The mandate also places a massive burden on local guard forces. In many countries, these guards are the first line of defense, yet they are often the most vulnerable to local intimidation or recruitment by hostile groups. A key part of any modern security review is a deep dive into the vetting and loyalty of the local workforce. When the threat level rises, the reliability of the person holding the gate key becomes the most critical variable in the entire equation.
Reassessing Sovereign Obligations
Finally, these security reviews are a pointed message to host governments. Under the Vienna Convention, the host nation has a legal obligation to protect diplomatic missions. By ordering an immediate global review, the U.S. is signaling that it no longer trusts the minimum standards of international law to provide adequate protection.
This lack of trust has geopolitical consequences. When the U.S. significantly increases its independent security footprint—bringing in more hardware, more personnel, and more surveillance—it can be seen as an infringement on the host country's sovereignty. This creates a feedback loop where increased security leads to increased tension, which in turn necessitates even more security.

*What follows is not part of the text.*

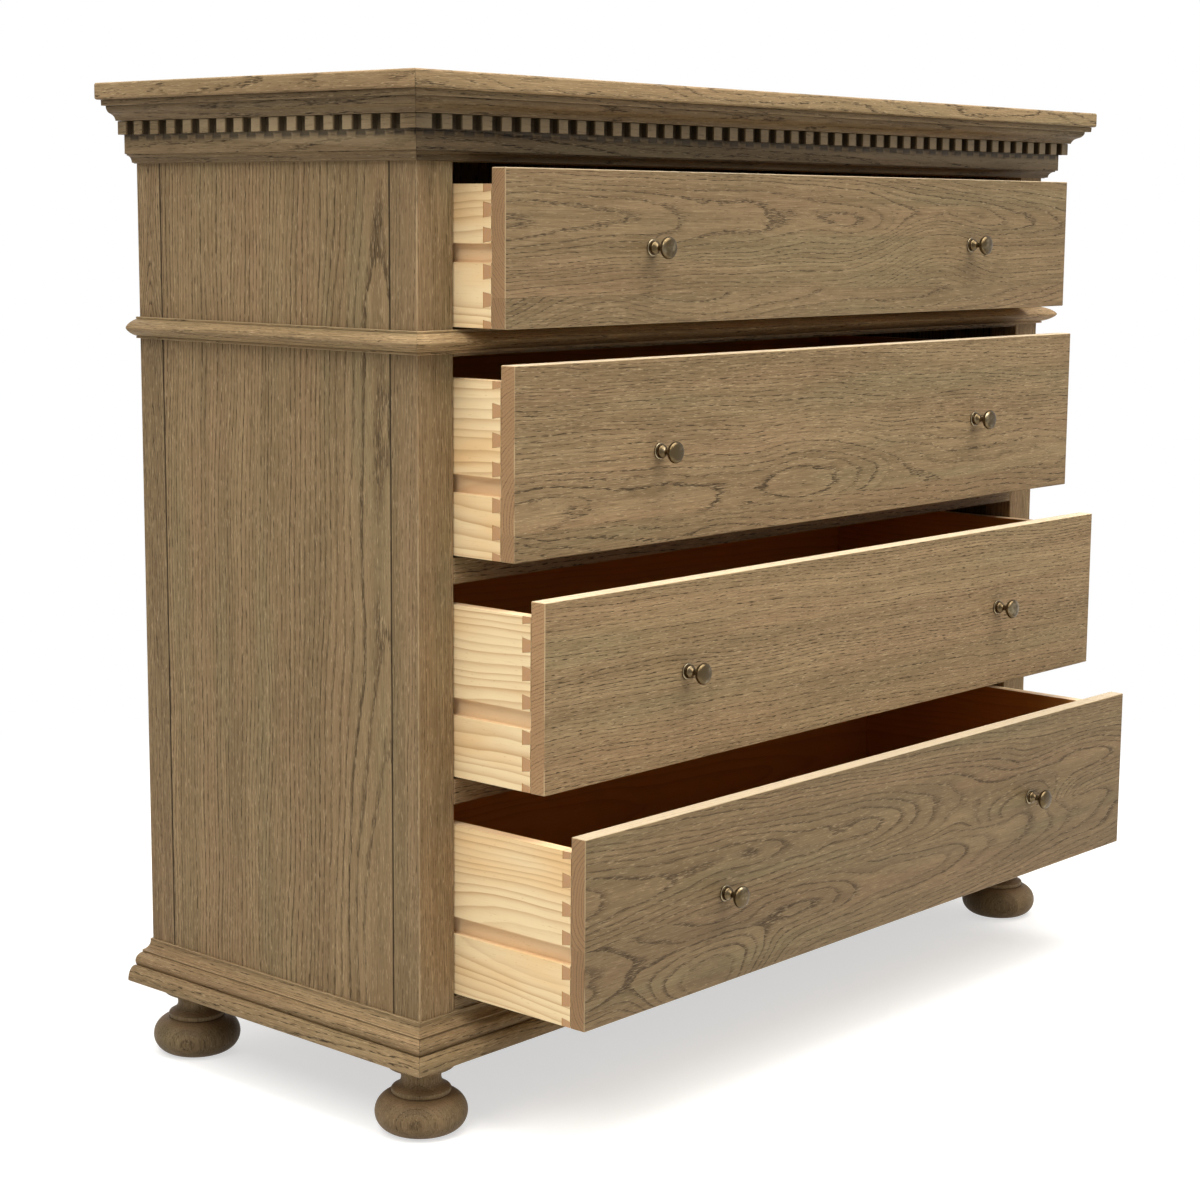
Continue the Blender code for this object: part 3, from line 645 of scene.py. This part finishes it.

The State Department is not just looking for holes in a fence. It is attempting to recalibrate the entire machinery of American global presence to survive a century that has become far more volatile than the architects of the post-war order ever imagined. The outcome of these reviews will dictate not just how embassies are built, but where the U.S. can afford to maintain a presence at all.
Start by auditing your personal digital footprint before your next international departure. If a professional security apparatus is struggling to hide its tracks, your own data is likely an open book for anyone with a reason to look.